Question

Solve the equation $2 + 5 + 8 + \ldots + x = 155$.

Answer 1

Here, we need to solve the given equation. The left hand side of the given expression forms an A.P. We will solve the equation using the formula for ${n^{{\rm{th}}}}$ term of an A.P. to find the number of terms in the A.P. Then, we will use the formula for the sum of $n$ terms of an A.P. to find the required value of $x$.

Formula Used:
We will use the following formulas:
1.The ${n^{{\rm{th}}}}$ term of an A.P. is given by the formula ${a_n} = a + \left( {n - 1} \right)d$, where $a$ is the first term of the A.P. and $d$ is the common difference.
2.The sum of $n$ terms of an A.P. is given by the formula ${S_n} = \dfrac{n}{2}\left[ {2a + \left( {n - 1} \right)d} \right]$, where $a$ is the first term of the A.P. and $d$ is the common difference.

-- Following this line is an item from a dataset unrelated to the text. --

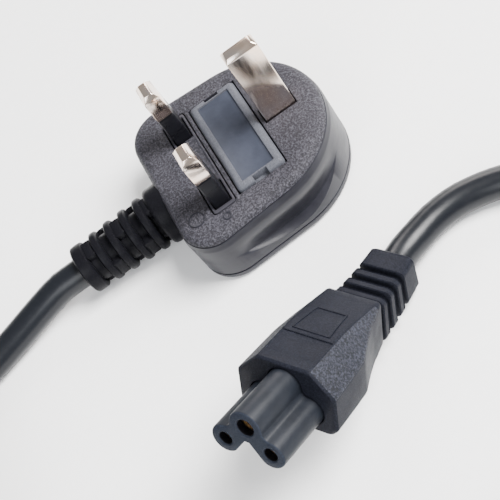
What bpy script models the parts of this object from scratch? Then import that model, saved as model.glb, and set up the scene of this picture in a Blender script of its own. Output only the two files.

Complete step-by-step answer:
We will solve the equation using the formula for ${n^{{\rm{th}}}}$ term of an A.P. and the formula for the sum of $n$ terms of an A.P.
The left hand side of the given expression is $2 + 5 + 8 + \ldots + x$.
We can observe that the series $2 + 5 + 8 + \ldots + x$ is the sum of an A.P., where the first term is 2, the common difference is $5 - 2 = 3$, and the last term is $x$.
Let the number of terms in the sum $2 + 5 + 8 + \ldots + x$ be $n$.
Substituting $a = 2$ and $d = 3$ in the formula ${S_n} = \dfrac{n}{2}\left[ {2a + \left( {n - 1} \right)d} \right]$, we get
${S_n} = \dfrac{n}{2}\left[ {2\left( 2 \right) + \left( {n - 1} \right)3} \right]$
It is given that the sum $2 + 5 + 8 + \ldots + x$ is equal to 155.
Therefore, we get
$\Rightarrow 155 = \dfrac{n}{2}\left[ {2\left( 2 \right) + \left( {n - 1} \right)3} \right]$
Multiplying the terms in the expression using the distributive law of multiplication, we get
$\Rightarrow 155 = \dfrac{n}{2}\left[ {4 + 3n - 3} \right]$
Simplifying the expression, we get
$\Rightarrow 155 = \dfrac{n}{2}\left[ {1 + 3n} \right]$
Multiplying both sides of the expression by 2, we get
$\Rightarrow 310 = n\left[ {1 + 3n} \right]$
Multiplying the terms in the expression using the distributive law of multiplication, we get
$\Rightarrow 310 = n + 3{n^2}$
Rewriting the expression, we get the equation
$\Rightarrow 3{n^2} + n - 310 = 0$
Here, we get a quadratic equation. We will split the middle term and factorise to solve the quadratic equation.
Factoring the quadratic equation, we get
$\begin{array}{l} \Rightarrow 3{n^2} + 31n - 30n - 310 = 0\\\ \Rightarrow n\left( {3n + 31} \right) - 10\left( {3n + 31} \right) = 0\\\ \Rightarrow \left( {3n + 31} \right)\left( {n - 10} \right) = 0\end{array}$
Therefore, either $3n + 31 = 0$ or $n - 10 = 0$.
Simplifying the expressions, we get
$n = - \dfrac{{31}}{3}$ or $n = 10$.
The value of $n$ cannot be negative because the number of terms in the A.P. cannot be negative.
Therefore, we get
$n = 10$
Now, we know that $x$ is the last term of the A.P.
This means that $x$ is the 10th term of the A.P.
Substituting ${a_n} = x$, $a = 2$, $d = 3$, and $n = 10$ in the formula ${a_n} = a + \left( {n - 1} \right)d$, we get
$x = 2 + \left( {10 - 1} \right)3$
Subtracting the terms in the parentheses, we get
$\Rightarrow x = 2 + \left( 9 \right)3$
Multiplying the terms in the parentheses, we get
$\Rightarrow x = 2 + 27$
Adding the terms in the parentheses, we get
$\Rightarrow x = 29$
Therefore, we get the value of $x$ as 29.

Note: The series given in the question is in Arithmetic Progression. Arithmetic progression is a series or sequence in which the consecutive terms differ by a common difference. We used the term “quadratic equation” in our solution. A quadratic equation is an equation of degree 2. It is of the form $a{x^2} + bx + c = 0$, where $a$ is not equal to 0. A quadratic equation has 2 solutions.
We have used the distributive law of multiplication in the solution. The distributive law of multiplication states that $a\left( {b + c} \right) = a \cdot b + a \cdot c$.